Le but de ce travail est purement scientifique : est-il besoin de]e dire ? Les comparaisons entre des systèmes économiques établis à des époques différentes doivent toujours être faites avec la plus grande prudence, et nous soulignerons les exagérations des auteurs qui cherchent dans l'expérience péruvienne une apologie ou une condamnation du socialisme moderne. Pour mesurer la distance qui sépare la société inka de la nôtre, il suffit de remarquer que l'élite de l'Empire constituait une caste, qui a été détruite par les Indiens eux-mêmes au cours des guerres civiles et par les Espagnols lors de la conquête.

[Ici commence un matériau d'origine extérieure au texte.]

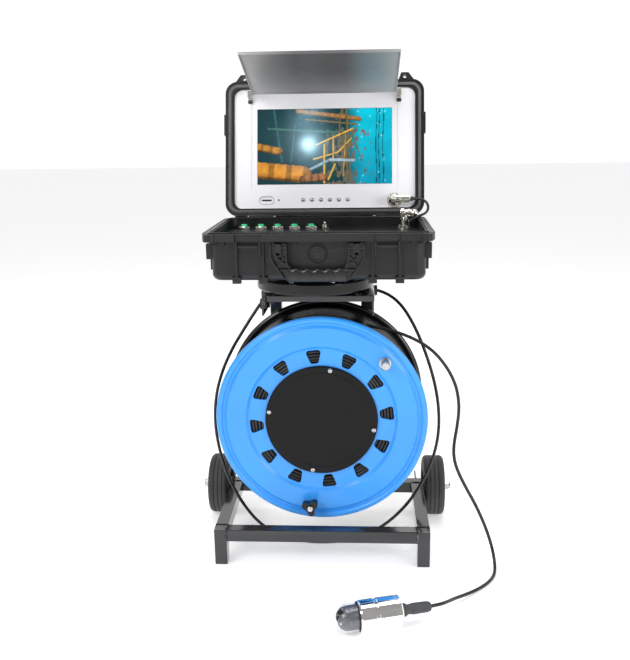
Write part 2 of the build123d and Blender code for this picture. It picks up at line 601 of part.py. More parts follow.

Et même si nous nous faisons illusion sur l'intérêt que peut présenter pour nos contemporains cette étude du passé, nous ne croyons pas qu'il soit inutile d'examiner cet Empire singulier, en démontant ses rouages compliqués, en le dépouillant de tous les faits politiques et militaires, de toutes les anecdotes et de toutes les légendes, sans la hantise des noms et des dates. Nous ne calomnions pas les économistes en déclarant qu'ils ignorent à peu près complètement le Pérou antique ; si seulement, grâce à nous, certains d'entre eux songent à l'étudier avec plus de pénétration que nous n'avons pu le faire nous-mêmes, nous ne regretterons pas d'avoir tenté de faire revivre en ces quelques pages l'extraordinaire aventure des Inka 4.



Notes

1 Il semble, que la Chine au XIe siècle ait vu aboutir une tentative de socialisation des plus curieuses, mais qui fut de courte durée et dont nous ne pouvons apprécier la portée, faute de documents.

2 Par exemple la, contradiction que signale Ugarte entre l'aspect centralisé à l'excès du gouvernement semi-divin des Inka et le régionalisme du système agraire (Los antecedentes históricos del régimen agrario peruano. Lima, 1918, p. 60).

3 D. Menéndez, Manual de geografía y estadística del Peru, Paris, 1861.

4 Qu'il nous soit permis de remercier ici l'éminent américaniste Docteur Rivet, dont les conseils nous ont été précieux et qui a mis sa riche bibliothèque à notre disposition avec une extrême amabilité.